I’m making it sound like there aren’t any redeeming qualities to this film, which isn’t strictly true. Some of the actors went on to better things, and there is some nice voice acting too, and… well that’s it really – sorry. Jim Cummings, one of the voice actors, also voiced Disney’s “Winnie the Pooh” and would go on to lend his voice to the 1988 “Who Framed Roger Rabbit” film – that’s something I guess.

Quite frankly this film is repulsive and offensive to adults and children – how on Earth did my mum let me watch this… actually, I can’t blame her… how on Earth didn’t somebodies mum say “No!” about actually making the film. Surely somebody must have realised that making this film wasn’t the best idea – or was it all a case of cash rules everything?

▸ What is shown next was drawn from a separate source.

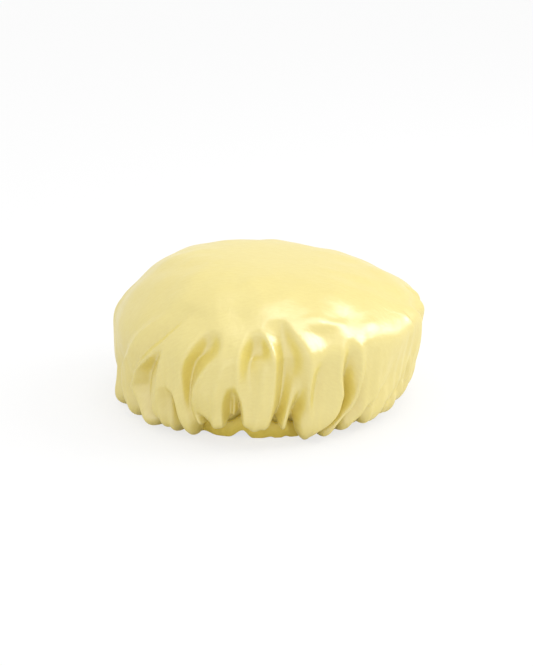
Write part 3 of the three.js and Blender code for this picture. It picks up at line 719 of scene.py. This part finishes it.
def set_up(tree, node, links=(), **values):
    """Gives a node its settings and socket values by name, and by socket its links and values."""
    for key, value in values.items():
        if hasattr(node, key):
            setattr(node, key, value)
        else:
            node.inputs[key.replace("_", " ")].default_value = value
    for key, source in dict(links).items():
        if isinstance(source, bpy.types.NodeSocket):
            tree.links.new(source, node.inputs[key])
        else:
            node.inputs[key].default_value = source
    return node


def add_node(tree, kind, links=(), **values):
    """Sets up a new shader node and gives its outputs."""
    return set_up(tree, tree.nodes.new("ShaderNode" + kind), links, **values).outputs


def texture(tree, kind, vector, **values):
    """The grey value of a noise or wave texture."""
    return add_node(tree, "Tex" + kind, {"Vector": vector}, **values)["Fac"]


def remapped(tree, source, low, high, start, end, **settings):
    """A value, mapped from low..high to start..end."""
    return add_node(tree, "MapRange", {"Value": source}, From_Min=low, From_Max=high,
                    To_Min=start, To_Max=end, **settings)[0]


def mixed_colour(tree, factor, first, second):
    """The first colour where the factor is 0, the second where it is 1."""
    return add_node(tree, "Mix", {"Factor": factor, 6: first, 7: second},
                    data_type="RGBA")[2]


def bumped(tree, *layers):
    """The normal after bumps by height, strength and distance, each on top of the one before."""
    below = {}
    for height, strength, distance in layers:
        bump = add_node(tree, "Bump", {"Height": height, **below}, Strength=strength,
                        Distance=distance)[0]
        below = {"Normal": bump}
    return bump


def shaded(colour, shades):
    """A colour with each channel multiplied by its shade, and full alpha."""
    return (*[channel * shade for channel, shade in zip(colour, shades)], 1)


def satin_material(name, colour, finish, roughness_shift, gloss):
    """Satin: long warp floats along the cut's own grain, slubs, and a slow change of tone.

    Colour = base tone mixed with a deeper one by slow noise and by thread noise. Height = fine
    ribs across the warp plus noise along it, then wrinkles, then the thread noise. The gloss
    stretches across the warp.
    """
    material, tree, shader = node_tree(name)
    uv = add_node(tree, "UVMap", uv_map="UVMap")[0]
    place = add_node(tree, "TexCoord")["Object"]
    warp = add_node(tree, "Mapping", {"Vector": uv}, Scale=(.3, 1, 1))[0]
    ribs = texture(tree, "Wave", uv, bands_direction="X", Distortion=1.2, Detail=1.0,
                   Scale=1 / finish.thread_pitch / pi)
    slubs = texture(tree, "Noise", warp, Scale=1500, Detail=3, Roughness=.62)
    grain = texture(tree, "Noise", warp, Scale=560, Detail=4, Roughness=.6)
    slow = texture(tree, "Noise", place, Scale=26, Detail=3, Roughness=.55)
    wrinkles = texture(tree, "Noise", place, Scale=75, Detail=3, Roughness=.6, Distortion=.6)
    weave = add_node(tree, "Math", {0: ribs, 1: slubs}, operation="ADD")[0]
    tangent = add_node(tree, "Tangent", direction_type="UV_MAP", uv_map="UVMap")[0]
    deeper = shaded(colour, (.93, .90, .78))
    tone = mixed_colour(tree, remapped(tree, slow, .35, .7, 0, .45), (*colour, 1), deeper)
    tone = mixed_colour(tree, remapped(tree, grain, .3, .7, 0, .8), tone, deeper)
    rough = remapped(tree, grain, .3, .7, finish.roughness - .05 + roughness_shift,
                     finish.roughness + .06 + roughness_shift)
    normal = bumped(tree, (weave, .12, .00003), (wrinkles, .5, .0010), (grain, .22, .00010))
    set_up(tree, shader,
           {"Base Color": tone, "Roughness": rough, "Normal": normal, "Tangent": tangent},
           Anisotropic=.55, Specular_IOR_Level=gloss, IOR=2.0, Sheen_Weight=.22,
           Sheen_Roughness=.45, Sheen_Tint=(1, .96, .82, 1))
    return material


def thread_material(name, colour):
    """Twisted sewing thread: slanting ply bands along the stitch."""
    material, tree, shader = node_tree(name)
    uv = add_node(tree, "UVMap", uv_map="UVMap")[0]
    ply = texture(tree, "Wave", uv, bands_direction="DIAGONAL", Scale=900, Distortion=.6)
    tone = mixed_colour(tree, ply, shaded(colour, [.78] * 3), (*colour, 1))
    set_up(tree, shader, {"Base Color": tone, "Normal": bumped(tree, (ply, .6, .00008))},
           Roughness=.5, Sheen_Weight=.2)
    return material


def elastic_material(name, colour):
    """Knitted elastic: cords along its length, crossed by fine loops."""
    material, tree, shader = node_tree(name)
    uv = add_node(tree, "UVMap", uv_map="UVMap")[0]
    cords = texture(tree, "Wave", uv, bands_direction="Y", Scale=280, Distortion=.3)
    loops = texture(tree, "Wave", uv, bands_direction="X", Scale=420, Distortion=1.5)
    knit = add_node(tree, "Math", {0: cords, 1: loops}, operation="MULTIPLY")[0]
    tone = mixed_colour(tree, knit, shaded(colour, [.82] * 3), (*colour, 1))
    set_up(tree, shader, {"Base Color": tone, "Normal": bumped(tree, (knit, .7, .0002))},
           Roughness=.8)
    return material


def relax(piece, share, settings):
    """Lets the cloth settle with air inside, held at the seam and looser below the crown."""
    held = piece.vertex_groups.new(name="held")
    loose = piece.vertex_groups.new(name="loose")
    for group, grows, least in ((held, HELD_RANGE, settings.grip), (loose, LOOSE_RANGE, 0)):
        weights = smoothstep(share.ravel(), *grows) * (1 - least) + least
        steps = np.round(weights * WEIGHT_STEPS) / WEIGHT_STEPS
        for level in np.unique(steps):
            group.add(np.flatnonzero(steps == level).tolist(), float(level), "REPLACE")
    cloth = piece.modifiers.new("settling", "CLOTH")
    for key, value in {
            "quality": 6, "mass": settings.mass, "tension_stiffness": settings.stiffness,
            "compression_stiffness": settings.stiffness, "shear_stiffness": settings.stiffness * .4,
            "bending_stiffness": settings.bending, "tension_damping": 5, "compression_damping": 5,
            "shear_damping": 5, "bending_damping": .5, "air_damping": 2,
            "vertex_group_mass": held.name, "pin_stiffness": 1,
            "vertex_group_shrink": loose.name, "shrink_min": 0,
            "shrink_max": -settings.looseness, "use_pressure": True,
            "uniform_pressure_force": settings.pressure}.items():
        setattr(cloth.settings, key, value)
    cloth.settings.effector_weights.gravity = 0
    cloth.collision_settings.use_collision = False
    cloth.point_cache.frame_start, cloth.point_cache.frame_end = 1, settings.frames
    for number in range(1, settings.frames + 1):
        bpy.context.scene.frame_set(number)
    with bpy.context.temp_override(object=piece, active_object=piece, selected_objects=[piece]):
        bpy.ops.object.modifier_apply(modifier=cloth.name)
    bpy.context.scene.frame_set(1)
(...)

A sequel was planned but thankfully never got made. A reboot was planned but got canned. Do yourself a favour – unless you are sucker for bad 1980’s films (I hang my head in shame), do yourself a favour and don’t watch this.

Happy bath time!

I watched this film as a 7- or 8-year-old and it didn’t matter that it made no sense because it had pretty colour and gross things were ‘cool’. I remember watching this again as a drunk university student with my housemates as we tried to out-do each other with bad films – I won a few bets that night (but no friends!). As I watch this again as a 40+ year old I haven’t been able to find many good things to say about it. The only thing that has kept me from ejecting the VHS and burning it is a sense of nostalgia. Having a copy in my hands reminded me of a simpler time were I was a lot younger and carefree. As far as the film goes though – please heed my warning. I’ve watched this rubbish so you don’t have to. Read a book, make a cake, go for a walk – anything. This doesn’t deserve your time.

(1/10) which basically = 💩

P.S. Sorry of this gives you nightmares. Sorry if you had erased this from your memory and I just brought the pain back. Sorry that I showed you this. Just, sorry folks!